Volvemos a las aulas, al parecer, con todos los alumnos en clases sobrecargadas. En los mismos espacios, con mascarillas y la prudencia aletargada. Desde dentro, hemos visto cómo la reducción de los grupos obraba maravillas inesperadas que, si conocíamos, habíamos olvidado. Cuántas veces la aparición de una emergencia ha resultado la solución de otro problema, ya enquistado. A pesar de que no hay voz que pueda negar la evidencia de que con menos alumnos el sistema funciona mejor, confirmando lo que todos los estudios nos aconsejan año tras año, nos dejamos arrollar por otro debate, al parecer más interesante, sobre si las matemáticas deben enseñarse desde un enfoque “socioemocional” o si realmente dicho enfoque resulta fútil. Me van a disculpar, pero, más allá de las matemáticas, o de las lenguas, es evidente que las soluciones a las dificultades más urgentes de nuestros alumnos son otras, y las hemos visto de cerca. Menores ratios y mayor atención provocan menor exclusión y la posibilidad de identificar problemas, que no siempre son los mismos. Al parecer resulta una evidencia demasiado aburrida para centrarse en ella.

Llega septiembre.
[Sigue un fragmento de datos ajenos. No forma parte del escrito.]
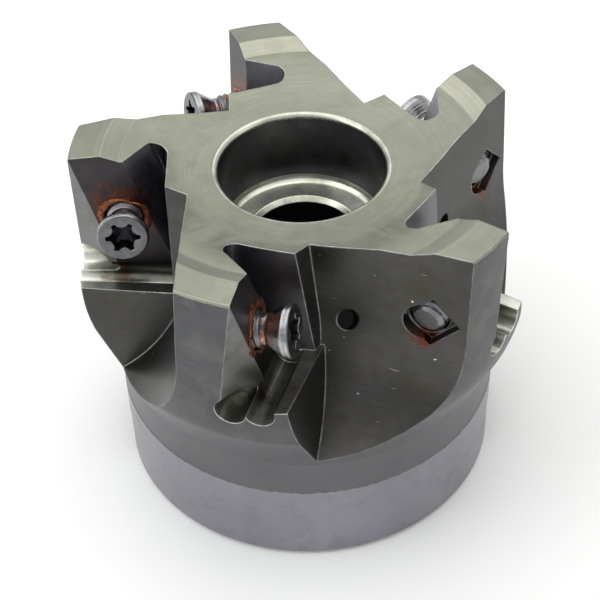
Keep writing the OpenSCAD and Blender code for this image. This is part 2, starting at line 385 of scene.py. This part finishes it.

Borrón y cuenta nueva. Como si hubieran olvidado todo lo que ya saben, los profesores de la enseñanza pública empezarán sin poder aplicar lo que ha resultado bien e intentarán reincidir en el error con la mejor de sus caras, invirtiendo esfuerzo y horas de trabajo de todas las partes implicadas, solventando los problemas como se pueda con las herramientas que se tengan, bien distintas dependiendo del colegio, del barrio, del distrito… del dinero. Intentando echar tierra y cubrir la brecha que separan a niños iguales en barrios distintos. Condenándolos día a día a estar cada vez más lejos unos de otros. Con el ascensor averiado.